Gunman kills Turkish judge, injures 4 in court attack

Ankara, Turkey - A gunman opened fire in Turkey's top administrative court on Wednesday, killing one judge and injuring four other judges in a shooting which the country's leaders condemned as an attack on its secular establishment.

The court's deputy chairwoman Tansel Colasan said the assailant described himself as a "soldier of Allah" as he carried out the attack. President Ahmet Necdet Sezer said it would go down as a "black mark in the Republic's history."

The court, the Council of State, has faced fierce criticism in Islamist circles for hardline implementation of secularist laws such as a headscarf ban in universities and state offices.

The attack is a stark reminder of the great divide between Turkey's secularists and those they perceive as Islamists bent on reviving the influence of religion in national life.

The attacker burst into the court's second chamber and started shooting with a handgun during a committee meeting at around 10 a.m. (0700 GMT).

The wounded were treated at the Hacettepe University Hospital. Hacettepe University President Tuncalp Ozgen told reporters Mustafa Yucel Ozbilgin had died from his injuries. The chamber's chairman Mustafa Birden was among the injured.

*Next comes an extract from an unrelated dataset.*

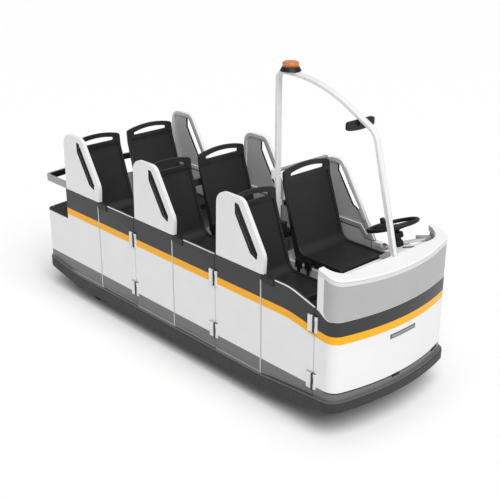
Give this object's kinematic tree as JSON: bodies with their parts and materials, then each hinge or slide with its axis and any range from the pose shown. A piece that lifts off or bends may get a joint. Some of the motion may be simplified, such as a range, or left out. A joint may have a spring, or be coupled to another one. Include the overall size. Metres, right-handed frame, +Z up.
{
  "type": "electric passenger cart",
  "caption": "Open low-floor electric passenger cart with rows of paired seats, front-hinged side doors, ramped bumper, bowed cowl and a single overhead arch.",
  "frame": {"origin": "on the floor under the middle of the cart's box", "axes": "+X forward, +Y to the cart's left, +Z up"},
  "size_m": [3.301, 1.12, 2.093],
  "materials": {
    "body_white": "satin moulded panel with dark band and yellow stripe",
    "wing_white": "satin moulded panel",
    "bumper_grey": "fine grained",
    "inset_grey": "satin",
    "light_grey": "grained",
    "floor_grey": "ribbed mat",
    "deck_black": "textured",
    "seat_black": "moulded with fine grain",
    "trim_black": "satin",
    "wheel_black": "soft grip",
    "amber_lens": "ribbed lens",
    "arch_white": "gloss paint",
    "rail_grey": "satin paint",
    "hinge_white": "gloss paint",
    "black_steel": "chassis paint",
    "battery_grey": "moulded case",
    "tyre": "treaded",
    "rim_grey": "silver paint"
  },
  "bodies": {
    "cart": {"arch_tube": "arch_white", "battery_box": "battery_grey", "beacon_base": "trim_black", "beacon_lens": "amber_lens", "belt_buckles": "trim_black", "bumper_ring": "bumper_grey", "chassis_frame": "black_steel", "cowl_rim": "body_white", "dashboard": "light_grey", "drive_motor": "black_steel", "driver_seat": "seat_black", "floor_pan": "floor_grey", "front_axle": "black_steel", "front_body": "body_white", "front_inset": "inset_grey", "grab_rails": "rail_grey", "hinge_leaves": "hinge_white", "mirror": "trim_black", "passenger_seats": "seat_black", "pedals": "black_steel", "rear_axle": "black_steel", "rear_body": "body_white", "rear_deck": "deck_black", "seat_plinths": "light_grey", "side_panels": "body_white", "steering_column": "trim_black", "wing_panels": "wing_white"},
    "steer_left": {"knuckle_left": "black_steel"},
    "steer_right": {"knuckle_right": "black_steel"},
    "hand_wheel": {"steering_wheel": "wheel_black"},
    "wheel_front_left": {"tyre_front_left": "tyre", "rim_front_left": "rim_grey"},
    "wheel_front_right": {"tyre_front_right": "tyre", "rim_front_right": "rim_grey"},
    "wheel_rear_left": {"tyre_rear_left": "tyre", "rim_rear_left": "rim_grey"},
    "wheel_rear_right": {"tyre_rear_right": "tyre", "rim_rear_right": "rim_grey"},
    "door_left_front_panel": {"door_left_front": "body_white"},
    "door_left_middle_panel": {"door_left_middle": "body_white"},
    "door_left_rear_panel": {"door_left_rear": "body_white"},
    "door_right_front_panel": {"door_right_front": "body_white"},
    "door_right_middle_panel": {"door_right_middle": "body_white"},
    "door_right_rear_panel": {"door_right_rear": "body_white"}
  },
  "joints": [
    {"name": "steer_left_turn", "type": "hinge", "parent": "cart", "child": "steer_left", "pos_m": [0.7435, 0.24, 0.2], "axis": [0, 0, 1], "range_deg": [-30, 30]},
    {"name": "steer_right_turn", "type": "hinge", "parent": "cart", "child": "steer_right", "pos_m": [0.7435, -0.24, 0.2], "axis": [0, 0, 1], "range_deg": [-30, 30]},
    {"name": "wheel_front_left_spin", "type": "hinge", "parent": "steer_left", "child": "wheel_front_left", "pos_m": [0.7435, 0.34, 0.2], "axis": [0, 1, 0], "continuous": true},
    {"name": "wheel_rear_left_spin", "type": "hinge", "parent": "cart", "child": "wheel_rear_left", "pos_m": [-1.0695, 0.41, 0.2], "axis": [0, 1, 0], "continuous": true},
    {"name": "wheel_front_right_spin", "type": "hinge", "parent": "steer_right", "child": "wheel_front_right", "pos_m": [0.7435, -0.34, 0.2], "axis": [0, 1, 0], "continuous": true},
    {"name": "wheel_rear_right_spin", "type": "hinge", "parent": "cart", "child": "wheel_rear_right", "pos_m": [-1.0695, -0.41, 0.2], "axis": [0, 1, 0], "continuous": true},
    {"name": "hand_wheel_turn", "type": "hinge", "parent": "cart", "child": "hand_wheel", "pos_m": [1.2895, 0.265, 1.121], "axis": [-0.3584, 0, 0.9336], "range_deg": [-360, 360]},
    {"name": "door_right_rear_swing", "type": "hinge", "parent": "cart", "child": "door_right_rear_panel", "pos_m": [-0.4055, -0.544, 0.54], "axis": [0, 0, 1], "range_deg": [0, 88]},
    {"name": "door_left_rear_swing", "type": "hinge", "parent": "cart", "child": "door_left_rear_panel", "pos_m": [-0.4055, 0.544, 0.54], "axis": [0, 0, 1], "range_deg": [-88, 0]},
    {"name": "door_right_middle_swing", "type": "hinge", "parent": "cart", "child": "door_right_middle_panel", "pos_m": [0.48, -0.544, 0.54], "axis": [0, 0, 1], "range_deg": [0, 88]},
    {"name": "door_left_middle_swing", "type": "hinge", "parent": "cart", "child": "door_left_middle_panel", "pos_m": [0.48, 0.544, 0.54], "axis": [0, 0, 1], "range_deg": [-88, 0]},
    {"name": "door_right_front_swing", "type": "hinge", "parent": "cart", "child": "door_right_front_panel", "pos_m": [1.3825, -0.544, 0.54], "axis": [0, 0, 1], "range_deg": [0, 88]},
    {"name": "door_left_front_swing", "type": "hinge", "parent": "cart", "child": "door_left_front_panel", "pos_m": [1.3825, 0.544, 0.54], "axis": [0, 0, 1], "range_deg": [-88, 0]}
  ],
  "couplings": [
    {"joint": "steer_right_turn", "follows": "steer_left_turn", "ratio": 1},
    {"joint": "hand_wheel_turn", "follows": "steer_left_turn", "ratio": 12}
  ]
}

Media reports identified the attacker as a lawyer registered with the Istanbul Bar Association and said he had gone to the court on Tuesday but had been prevented from entering by police.

The CNN Turk Web site reported the assailant as saying in interrogation he had targeted the judges because of a ruling in February preventing a woman from becoming a head teacher because she wore a headscarf. It did not give a source for the report.

"Pressure and threats will not intimidate the Turkish judiciary, which will continue its constitutional duties bound to the secular and democratic Republic," Sezer, a staunch secularist, said in a statement.

Colasan said Birden had requested police protection around two months ago but that this request had been rejected.

SOLDIERS OF ALLAH

Islamic militants, Kurdish separatists and far-leftists have all carried out attacks in Turkey, which began European Union accession talks last October, in recent years.

"The target of the attack is the constitution as well as the Council of State ... Turkey is being dragged toward a very dangerous place," opposition leader Deniz Baykal told reporters.

Television pictures showed injured people being carried away to ambulances from the court in the heart of Ankara. Police imposed tight security around the building.

The gunman had shouted "Allahu Akbar" (God is greatest) and "may God's wrath be upon you" as he carried out the attack, private news channel NTV reported witnesses as saying.

"The attacker entered the chamber during a meeting and opened fire on each of the members, saying 'we are soldiers of Allah," Colasan told reporters.

In the wake of the attack, local media highlighted February reports in the country's Islamist media which sharply criticized a court ruling banning a head teacher from office. One newspaper published photographs of the judges behind the decision, including the killed judge and some of those wounded.

Erdogan, who was critical of the court's headscarf decision in February, was quick to condemn Wednesday's shooting.

"I curse and condemn this incident," Erdogan said.

Last week unknown assailants, shouting "God is greatest," lobbed a percussion bomb at the office of Turkey's most staunchly secularist newspaper, the third attack in a few days.

The left-leaning Cumhuriyet, the traditional mouthpiece of Turkey's secularist establishment, recently ran a media campaign warning of what it sees as rising Islamic fundamentalism.

Tensions between the secularists -- who also include the armed forces -- and the ruling Justice and Development Party (AKP) have also intensified ahead of next year's presidential and parliamentary elections.

Secularists accuse the AKP, with roots in political Islam, of having a hidden Islamist agenda. The highly popular AKP denies this.